Jawab: Tentu saja tidak… kami tidak akan mencoba maupun berpikir untuk itu sama sekali… Al Quds adalah darah daging, ruh, dan bumi kami, dan kami tidak akan menerlantarkan sejengkal pun darinya. Anak-anak, jiwa, dan harta kami kami anggap murah demi sebutir tanah Al Quds, sebab semua wanita di Al Quds telah terikat dengan masjid itu, dan dengan kota suci yang menimbulkan iri hati banyak orang, sebab Allah menjadikan dirinya sebagai penghuninya, dan kelak ia menjadi barisan terdepan dari para wanita murabithah yang menjaga Al Quds dan Masjidil Aqsha. Intinya, Al Quds telah mengalir dalam darah setiap wanita di sana, sebab ia adalah bagian yang tak terpisahkan dari prinsip, akidah, dan keimanannya, dan bukanlah sesuatu yang mudah untuk dilepaskan begitu saja[8].


[1] Artinya, wanita yang melakukan ribath (tinggal di sebuah front jihad).

[2] Artinya Syaikh perempuan. Ini sebuah gelar yang biasa diberikan kepada wanita alim, seperti syaikh bagi laki-laki.

[3] Ayahnya adalah Syaikh Hasyim Hasan Shabri, Mufti daerah Qalqilia (sebuah kota kecil di barat Tepi Barat), dan Imam Mesjid Al ‘Umary, serta Guru mata pelajaran agama Islam di Madrasah Al Murabithin dan Madrasah As Sa’diyyah hingga tahun 1978.

[4] Lihat di: http://www.al-qudsonline.com/print.asp?id=8843&lang=0.

[5] Lihat di: http://www.ikhwanonline.com/Article.asp?ArtID=58852&SecID=323.

[6] Balah adalah buah kurma yang belum masak dan masih berwarna merah dan berasa sepat.
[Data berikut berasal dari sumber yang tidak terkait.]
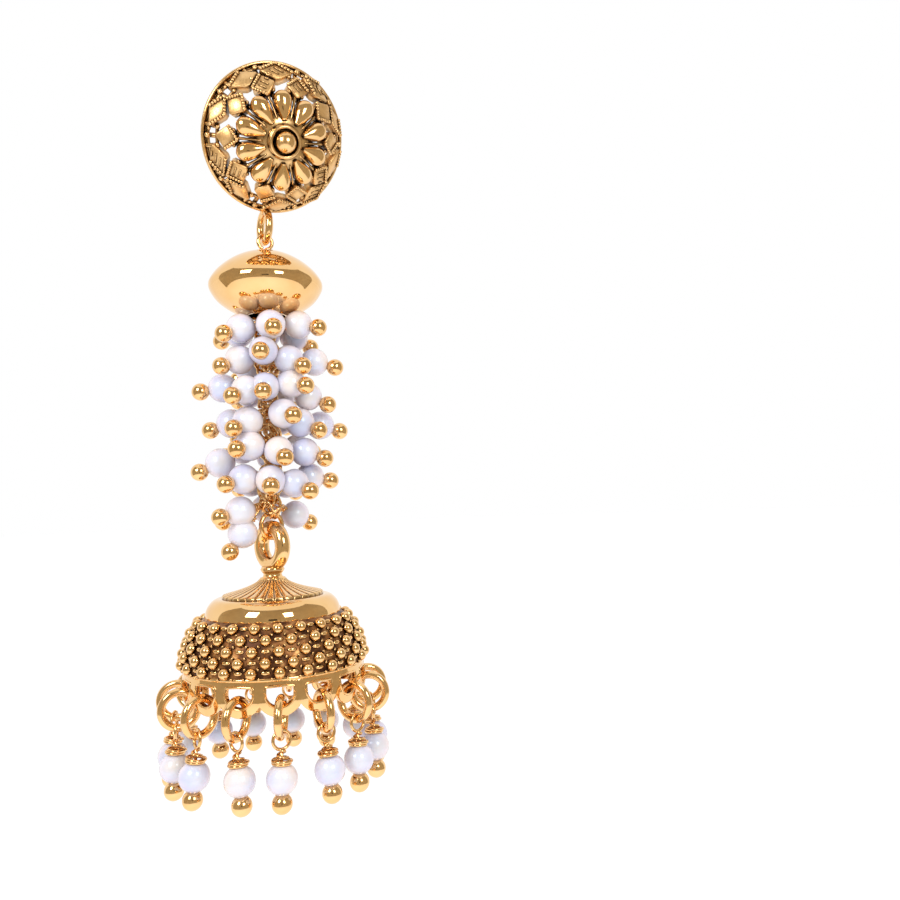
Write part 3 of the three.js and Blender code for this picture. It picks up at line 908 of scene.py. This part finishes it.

[7] Khaibar adalah sebuah wilayah perkebunan di dekat Madinah, yang di zaman Nabi menjadi benteng kaum Yahudi Bani Quraidhah. Pasca terbongkarnya pengkhianatan kaum Yahudi saat kaum muslimin dikepung oleh pasukan Ahzab, dan setelah Allah mengalahkan mereka, Nabi e memerintahkan para sahabat untuk menuju Khaibar dan mengepungnya karena mereka telah berkhianat. Ketika Nabi berniat untuk membakar kebun korma mereka agar memutus suplai logistik, mereka menyerah dan siap menerima keputusan salah seorang sahabat, yaitu Sa’ad bin Mu’adz, yang dahulunya adalah sekutu mereka. Akhirnya Sa’ad memutuskan agar setiap lelaki yang telah baligh dari mereka dieksekusi. Setelah itu, Rasulullah membikin perjanjian dengan sisa warga Khaibar bahwa mereka boleh tetap tinggal di Khaibar asalkan separuh dari hasil kurma mereka diberikan kepada Rasulullah.

[8] Semoga Allah memberi hidayah kepada beliau dan kita semua. Meski setiap muslim siap berkorban demi tanah suci kaum muslimin, akan tetapi tanah suci bukanlah segalanya dalam Islam. Yang lebih penting bagi kaum muslimin ialah bagaimana ia bisa beribadah kepada Allah dan menampakkan syiar-syiar Islam dengan leluasa. Kalaulah Baitul Maqdis demikian agung di mata kaum muslimin, dan bangsa Palestina adalah bangsa yang mulia karena perjuangan mereka; maka sesungguhnya Masjidil Haram di Mekkah adalah lebih agung dari Masjidil Aqsha, dan Rasulullah e adalah lebih mulia dari seluruh orang Palestina, bahkan dari seluruh manusia. Pun demikian, ketika kota Mekkah kondisinya tidak lagi memungkinkan beliau dan kaum muslimin untuk bebas beribadah dan menjalankan syiar-syiar Islam, beliau memerintahkan para sahabatnya untuk hijrah ke bumi lain seperti Habasyah, bahkan beliau sendiri akhirnya hijrah ke Madinah. Ini jelas menunjukkan bahwa mati-matian mempertahankan suatu wilayah yang di sana kaum muslimin ditindas dan tidak bisa beribadah dengan leluasa, padahal masih ada wilayah lain –meski dalam negara yang sama- yang ‘wellcome’ terhadap mereka; bukanlah tindakan yang terpuji, wallaahu a’lam.